Arte Povera and art market logic
The work of Arte Povera artists has long escaped the logic of the art market because the artists wanted to avoid their works being considered as products. As a result, Penone has crept very slowly onto the secondary market, initially in the form of minor works in the early 1990s, after more than 20 years career. Like Penone, other Italian Arte Povera artists such as Giovanni ANSELMO and Pier Paolo CALZOLARI also have a thin secondary market compared to the prestige and quality of their international exhibitions in galleries and renowned institutions.
Compared to his career and reputation, Penone’s auction market is therefore still very restricted, and as such, relatively untainted by speculation and market risk. Indeed, Penone, who represents a safe artistic investment, was 58 before one of his works crossed the $100,000 threshold at auction. That sale took place in Paris, one year after his major retrospective at the Centre George Pompidou (21 April – 23 August 2004). The work therefore came on the market at the right time and had several strong points, including a prestigious provenance (the old collection of Liliane and Michel Durand-Dessert) and being perfectly suited to museum presentation (monumental dimensions of 200 cm x 585 cm, mixed and complex work between painting and sculpture). Entitled Impronta Digitale (1982), it reached $203,400 at Sotheby’s Paris (€170,000, 6 October 2005).
Since then, his market has seen 14 other results above $100,000, which is not many, especially compared to the younger stars of the market who have already passed this threshold a few dozen times (or even a few hundred times in the case of Damien HIRST, one of the most speculative artists of the decade).

Is Penone affordable?
One of the best artists of Italian Contemporary art for under $5,000? Yes, it is possible, by carefully watching the lower profile market places other than London and New York. For example, a number of very interesting purchases were recently made in Germany, such as a painted sculpture in wood that sold for €3,500 ($4,649 excluding buyer’s premium) in November 2011 at the Villa Grisebach. Although the piece an attempt to find the existence of a tree in a sheet of industrial wood (Untitled, 131 cm x 95 cm), is not a single piece but rather a multiple edited in 40 copies, it is nevertheless a superb acquisition with a good date (1982) and it is emblematic of Penone’s work. If it had been a unique work, the price would have been 5 to 10 times higher.
As for Penone’s collectors, they assiduously hunt down his original works, as we saw back in 2009 when Abtei (with a similar theme to the Untitled mentioned above, but larger in size and unique) was conservatively estimated at between €4,000 and €5,000 in Cologne before eventually going under the hammer at €28,000 ($39,200).

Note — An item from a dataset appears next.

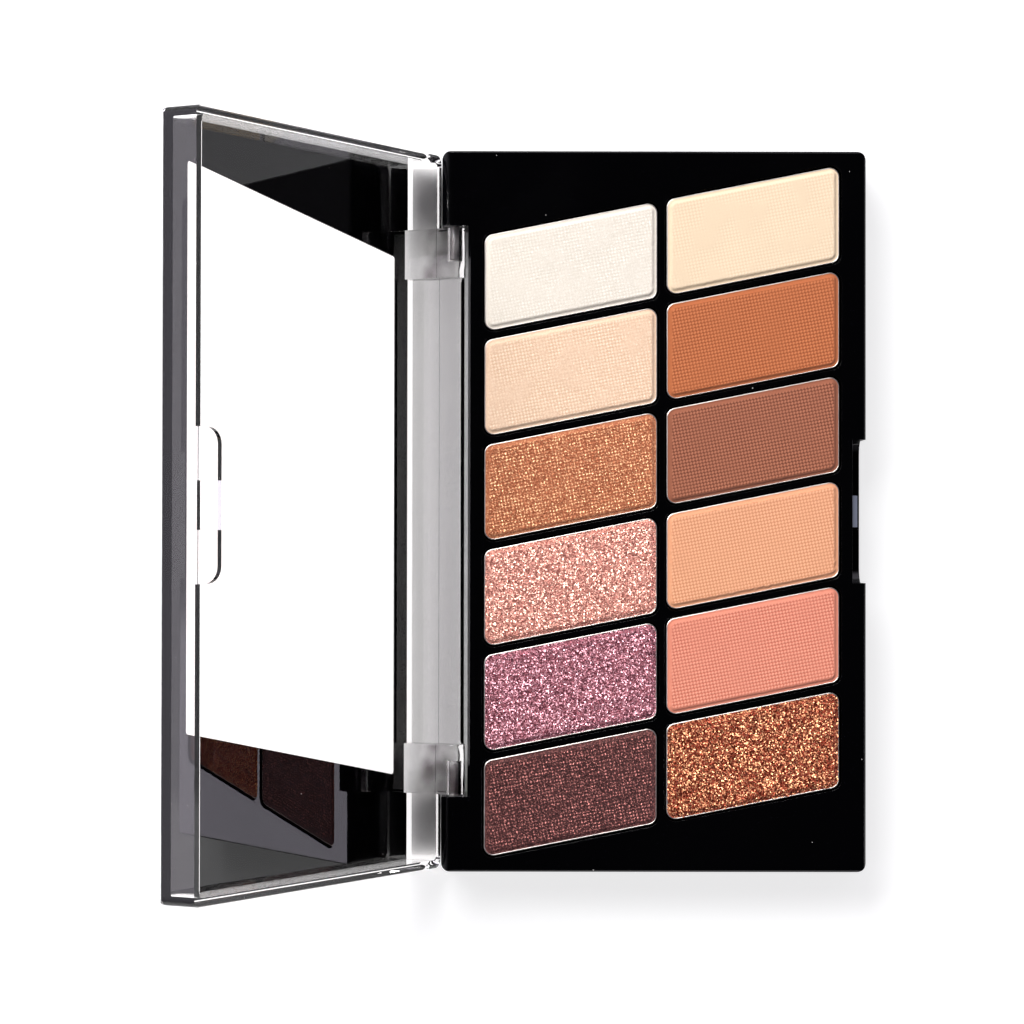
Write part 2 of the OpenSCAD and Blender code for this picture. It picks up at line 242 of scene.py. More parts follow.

Collectors fight particularly hard to acquire sculptures in which the tree, Penone’s first (chronologically) and primary poetic subject, exposes the mystery of its growth. A very small number of monumental sculptures on the subject (3 to 5 metres) sell for between $250,000 and $400,000 at auctions. This may seem high; but is perfectly reasonable considering the artist’s reputation and contribution to the history of Western art.